The point we are making is that if a concept like "tarnishing the image" is made an "offence" and punishable, we run into a very serious risk of abuse of the law. We are afraid that this concept will be used against investigative reporting and will ultimately become an instrument of gagging the media.
The answer lies in keeping such subjective issues outside the purview of the law. To the best of our knowledge, there are no laws in any democratic country that deal with protecting "the image" of the respective country. However, if our respected chief justice feels that we have to deal with it, then "defining" what constitutes "tarnishing the image of the country" is a must. It is necessary also from the perspective of clarity. For a law to be effective, it must be clear and specific so that citizens are fully aware of what their duties and obligations are. It must be very clear what constitutes violating a law; otherwise it will inevitably lead to misinterpretations and consequent misuse of the law.

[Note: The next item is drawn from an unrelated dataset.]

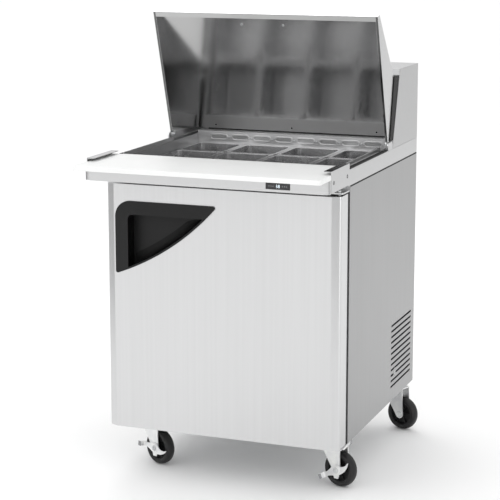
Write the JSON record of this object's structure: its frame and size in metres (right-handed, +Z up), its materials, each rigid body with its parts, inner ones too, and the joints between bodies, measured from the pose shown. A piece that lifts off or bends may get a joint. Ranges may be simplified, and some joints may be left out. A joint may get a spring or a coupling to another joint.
{
  "type": "sandwich prep table",
  "caption": "Refrigerated sandwich prep table: one-door base on swivel casters, topping rail of pans under a tilting lid, fixed hood and a cutting board along the front.",
  "frame": {"origin": "on the floor under the centre of the bounding box, with the lid open", "axes": "+Z up, +Y towards the back, +X to the right of a user facing the door"},
  "size_m": [0.7536, 0.939, 1.3084],
  "materials": {
    "brushed_steel": "long-grain brushed stainless",
    "polished_steel": "mirror polished stainless",
    "pan_steel": "satin stainless",
    "zinc_steel": "zinc plated, dull",
    "hardware": "bright screw heads and pins",
    "foam": "rigid polyurethane foam",
    "liner": "stucco aluminium lining",
    "black_plastic": "fine-textured black plastic",
    "display": "glossy black lens",
    "board": "white polyethylene with a fine pebble",
    "black_rubber": "black rubber",
    "grey_gasket": "dark grey vinyl bellows",
    "coated_wire": "pale coated wire",
    "black_enamel": "black enamel",
    "coil_fins": "bare aluminium fins",
    "copper": "bare copper tube",
    "wheel_rubber": "black wheel rubber"
  },
  "bodies": {
    "cabinet": {"air_duct": "brushed_steel", "back_panel": "zinc_steel", "base_panel": "zinc_steel", "board_brackets": "brushed_steel", "caster_plates": "zinc_steel", "compressor": "black_enamel", "condenser_coil": "coil_fins", "control_display": "display", "evaporator_coil": "coil_fins", "fan_motors": "black_enamel", "front_apron": "brushed_steel", "hinge_brackets": "brushed_steel", "hood_shell": "brushed_steel", "inner_liner": "liner", "insulation": "foam", "lid_rubbers": "black_rubber", "pan_bars": "pan_steel", "power_inlet": "black_plastic", "refrigerant_lines": "copper", "screws": "hardware", "shelf_supports": "zinc_steel", "side_panel_left": "brushed_steel", "side_panel_right": "brushed_steel", "throat_frame": "black_plastic", "top_rail": "brushed_steel", "wire_shelf": "coated_wire"},
    "cutting_board": {"cutting_board": "board"},
    "lid": {"lid_shell": "brushed_steel", "lid_liner": "polished_steel", "lid_pins": "hardware"},
    "door": {"door_skin": "brushed_steel", "door_core": "foam", "door_liner": "liner", "door_gasket": "grey_gasket", "door_handle": "black_plastic", "door_hinge_pins": "hardware"},
    "condenser_fan": {"condenser_fan": "black_plastic"},
    "evaporator_fan": {"evaporator_fan": "black_plastic"},
    "brake_front_left": {"brake_front_left": "zinc_steel"},
    "brake_front_right": {"brake_front_right": "zinc_steel"},
    "fork_front_left": {"fork_front_left": "zinc_steel"},
    "fork_front_right": {"fork_front_right": "zinc_steel"},
    "fork_rear_left": {"fork_rear_left": "zinc_steel"},
    "fork_rear_right": {"fork_rear_right": "zinc_steel"},
    "pan_1_1": {"pan_1_1": "pan_steel"},
    "pan_1_2": {"pan_1_2": "pan_steel"},
    "pan_1_3": {"pan_1_3": "pan_steel"},
    "pan_1_4": {"pan_1_4": "pan_steel"},
    "pan_2_1": {"pan_2_1": "pan_steel"},
    "pan_2_2": {"pan_2_2": "pan_steel"},
    "pan_2_3": {"pan_2_3": "pan_steel"},
    "pan_2_4": {"pan_2_4": "pan_steel"},
    "pan_3_1": {"pan_3_1": "pan_steel"},
    "pan_3_2": {"pan_3_2": "pan_steel"},
    "pan_3_3": {"pan_3_3": "pan_steel"},
    "pan_3_4": {"pan_3_4": "pan_steel"},
    "wheel_front_left": {"wheel_front_left": "wheel_rubber"},
    "wheel_front_right": {"wheel_front_right": "wheel_rubber"},
    "wheel_rear_left": {"wheel_rear_left": "wheel_rubber"},
    "wheel_rear_right": {"wheel_rear_right": "wheel_rubber"}
  },
  "joints": [
    {"name": "lid_hinge", "type": "hinge", "parent": "cabinet", "child": "lid", "pos_m": [0, 0.1765, 0.93], "axis": [-1, 0, 0], "range_deg": [-72.3, 0]},
    {"name": "door_hinge", "type": "hinge", "parent": "cabinet", "child": "door", "pos_m": [0.33, -0.2485, 0.5], "axis": [0, 0, 1], "range_deg": [0, 120]},
    {"name": "board_slide", "type": "slide", "parent": "cabinet", "child": "cutting_board", "axis": [0, -1, 0], "range_m": [0, 0.25]},
    {"name": "pan_1_1_lift", "type": "slide", "parent": "cabinet", "child": "pan_1_1", "axis": [0, 0, 1], "range_m": [0, 0.12]},
    {"name": "pan_1_2_lift", "type": "slide", "parent": "cabinet", "child": "pan_1_2", "axis": [0, 0, 1], "range_m": [0, 0.12]},
    {"name": "pan_1_3_lift", "type": "slide", "parent": "cabinet", "child": "pan_1_3", "axis": [0, 0, 1], "range_m": [0, 0.12]},
    {"name": "pan_1_4_lift", "type": "slide", "parent": "cabinet", "child": "pan_1_4", "axis": [0, 0, 1], "range_m": [0, 0.12]},
    {"name": "pan_2_1_lift", "type": "slide", "parent": "cabinet", "child": "pan_2_1", "axis": [0, 0, 1], "range_m": [0, 0.12]},
    {"name": "pan_2_2_lift", "type": "slide", "parent": "cabinet", "child": "pan_2_2", "axis": [0, 0, 1], "range_m": [0, 0.12]},
    {"name": "pan_2_3_lift", "type": "slide", "parent": "cabinet", "child": "pan_2_3", "axis": [0, 0, 1], "range_m": [0, 0.12]},
    {"name": "pan_2_4_lift", "type": "slide", "parent": "cabinet", "child": "pan_2_4", "axis": [0, 0, 1], "range_m": [0, 0.12]},
    {"name": "pan_3_1_lift", "type": "slide", "parent": "cabinet", "child": "pan_3_1", "axis": [0, 0, 1], "range_m": [0, 0.09]},
    {"name": "pan_3_2_lift", "type": "slide", "parent": "cabinet", "child": "pan_3_2", "axis": [0, 0, 1], "range_m": [0, 0.09]},
    {"name": "pan_3_3_lift", "type": "slide", "parent": "cabinet", "child": "pan_3_3", "axis": [0, 0, 1], "range_m": [0, 0.09]},
    {"name": "pan_3_4_lift", "type": "slide", "parent": "cabinet", "child": "pan_3_4", "axis": [0, 0, 1], "range_m": [0, 0.09]},
    {"name": "condenser_fan_spin", "type": "hinge", "parent": "cabinet", "child": "condenser_fan", "pos_m": [0.252, 0.332, 0.276], "axis": [1, 0, 0], "continuous": true},
    {"name": "evaporator_fan_spin", "type": "hinge", "parent": "cabinet", "child": "evaporator_fan", "pos_m": [0, 0.343, 0.54], "axis": [0, -1, 0], "continuous": true},
    {"name": "swivel_front_right", "type": "hinge", "parent": "cabinet", "child": "fork_front_right", "pos_m": [0.276, -0.127, 0.128], "axis": [0, 0, 1], "continuous": true},
    {"name": "roll_front_right", "type": "hinge", "parent": "fork_front_right", "child": "wheel_front_right", "pos_m": [0.30607, -0.13795, 0.0508], "axis": [-0.342, -0.9397, 0], "continuous": true},
    {"name": "lever_front_right", "type": "hinge", "parent": "fork_front_right", "child": "brake_front_right", "pos_m": [0.30607, -0.13795, 0.0508], "axis": [-0.342, -0.9397, 0], "range_deg": [-32, 0]},
    {"name": "swivel_front_left", "type": "hinge", "parent": "cabinet", "child": "fork_front_left", "pos_m": [-0.276, -0.127, 0.128], "axis": [0, 0, 1], "continuous": true},
    {"name": "roll_front_left", "type": "hinge", "parent": "fork_front_left", "child": "wheel_front_left", "pos_m": [-0.247, -0.14052, 0.0508], "axis": [-0.4226, -0.9063, 0], "continuous": true},
    {"name": "lever_front_left", "type": "hinge", "parent": "fork_front_left", "child": "brake_front_left", "pos_m": [-0.247, -0.14052, 0.0508], "axis": [-0.4226, -0.9063, 0], "range_deg": [0, 32]},
    {"name": "swivel_rear_right", "type": "hinge", "parent": "cabinet", "child": "fork_rear_right", "pos_m": [0.297, 0.438, 0.128], "axis": [0, 0, 1], "continuous": true},
    {"name": "roll_rear_right", "type": "hinge", "parent": "fork_rear_right", "child": "wheel_rear_right", "pos_m": [0.32726, 0.42758, 0.0508], "axis": [-0.3256, -0.9455, 0], "continuous": true},
    {"name": "swivel_rear_left", "type": "hinge", "parent": "cabinet", "child": "fork_rear_left", "pos_m": [-0.297, 0.438, 0.128], "axis": [0, 0, 1], "continuous": true},
    {"name": "roll_rear_left", "type": "hinge", "parent": "fork_rear_left", "child": "wheel_rear_left", "pos_m": [-0.32726, 0.42758, 0.0508], "axis": [-0.3256, 0.9455, 0], "continuous": true}
  ]
}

We conclude by appealing to the honourable chief justice, with all due respect for him personally and for his office institutionally, to help us better understand and properly appreciate his valuable comments by defining what constitutes "tarnishing the image" and how it can be used to serve the country better without harming democratic dissent, freedom of expression, critical review of government's performance, artistic freedom, personal freedom and fundamental rights given to us by our constitution. Otherwise, "tarnishing image" will be a catch-all for harassment of journalists.